The operating results of WFI and its subsidiaries (the “WFI Group”) may be subject to variations from quarter to quarter depending, among others, the timing of sales campaigns and major Jewish holidays. Therefore, the operating results of WFI Group in the period ended 31 March 2015 are not necessarily indicative of its operating results for the year.  

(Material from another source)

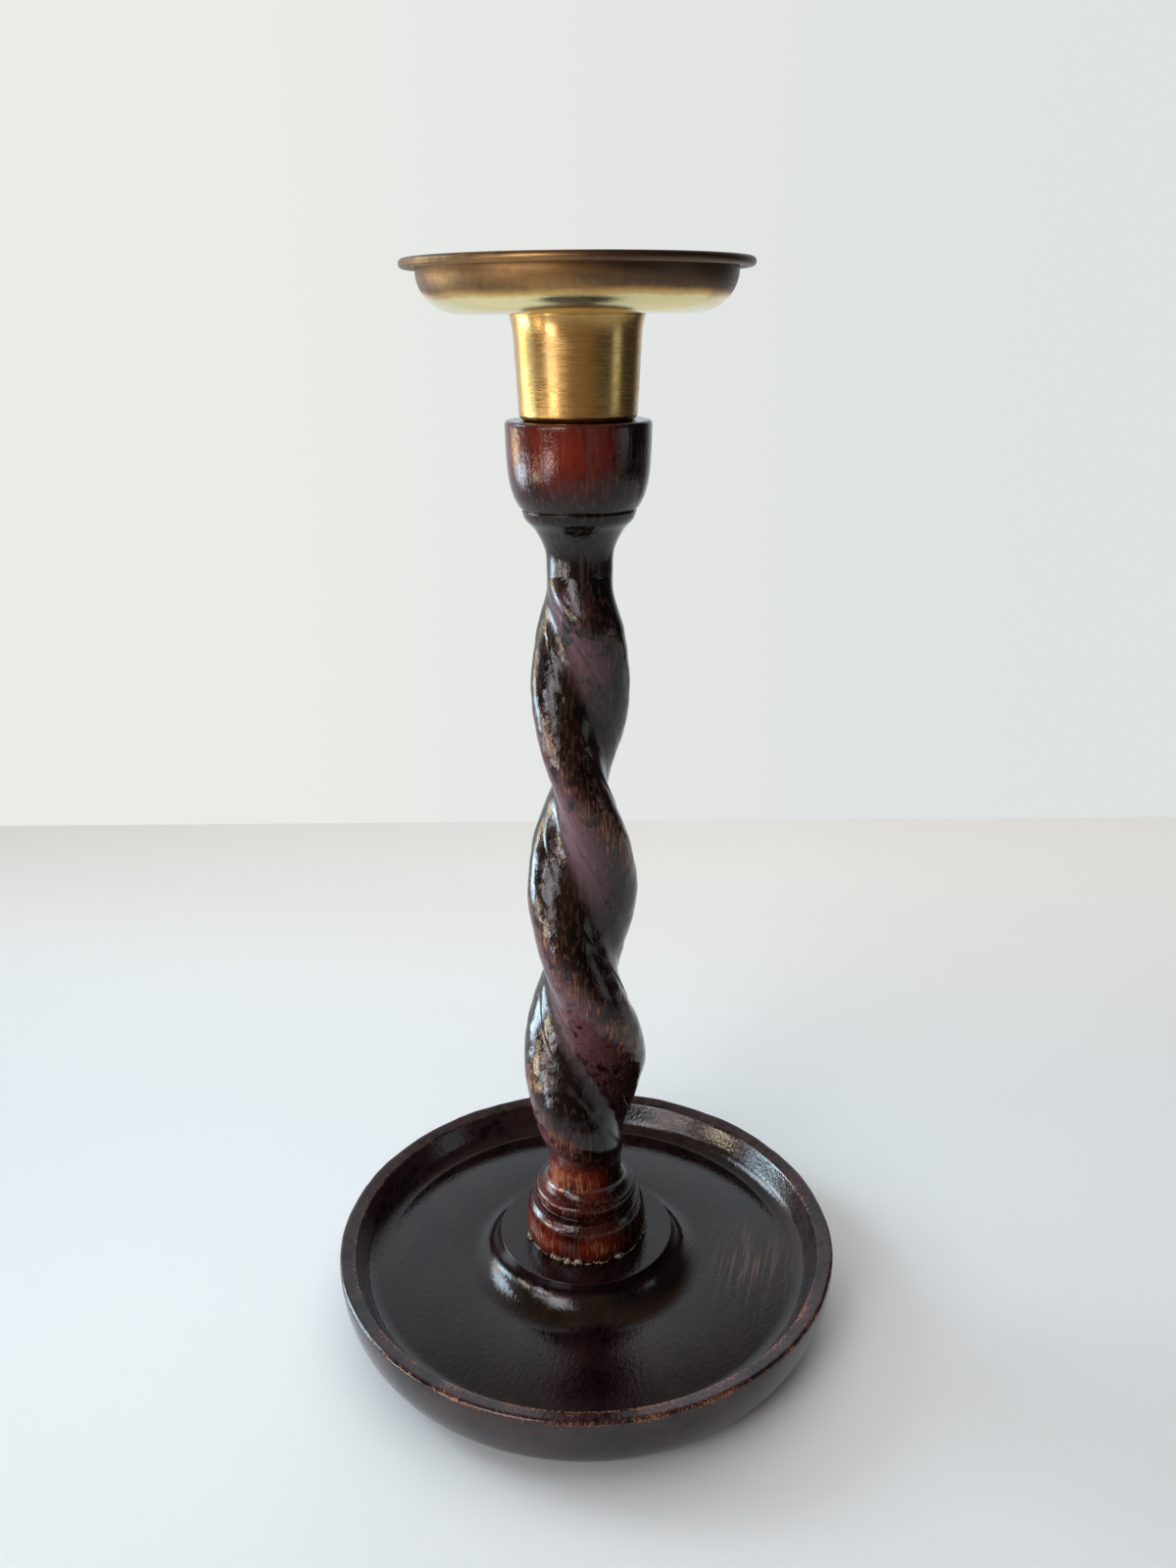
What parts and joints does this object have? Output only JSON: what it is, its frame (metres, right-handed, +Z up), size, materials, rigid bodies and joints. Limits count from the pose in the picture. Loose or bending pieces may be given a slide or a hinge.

NOTE 6   -    OPERATING SEGMENTS (Cont.)

c.       Revenues from major customers that contributed 10% or more to the Company’s group (the “Group”) revenues (as percentage of the total revenue):

Three months ended 31 March Year ended 31 December
2015 2014
Unaudited Audited
U.S. dollars in thousands % U.S. dollars in thousands %
Customer A 2,963 14 9,322 16

The revenues from the following products contributed 10% or more to the Group revenues (as percentage of the total segment revenue):

Three months ended 31 March Year ended 31 December
2015 2014
Unaudited Audited
U.S. dollars in thousands % U.S. dollars in thousands %
Canned vegetables 2,975 14 9,985 17
Dairy and dairy substitute products 6,621 30 15,277 26
Dried fruit, nuts and beans 2,091 10 6,248 11

NOTE 7   -         SUBSEQUENT EVENTS

On 1 April 2015 the Company appointed Mr. Oleksandr Granovskyi, as the chairman of the board of directors instead of Abraham Wolff who was appointed as a director of the Company and as a the chairman of its board of directors, on 14 August 2013. Mr. Wolff announced on the same day, his resignation as a director of the Company.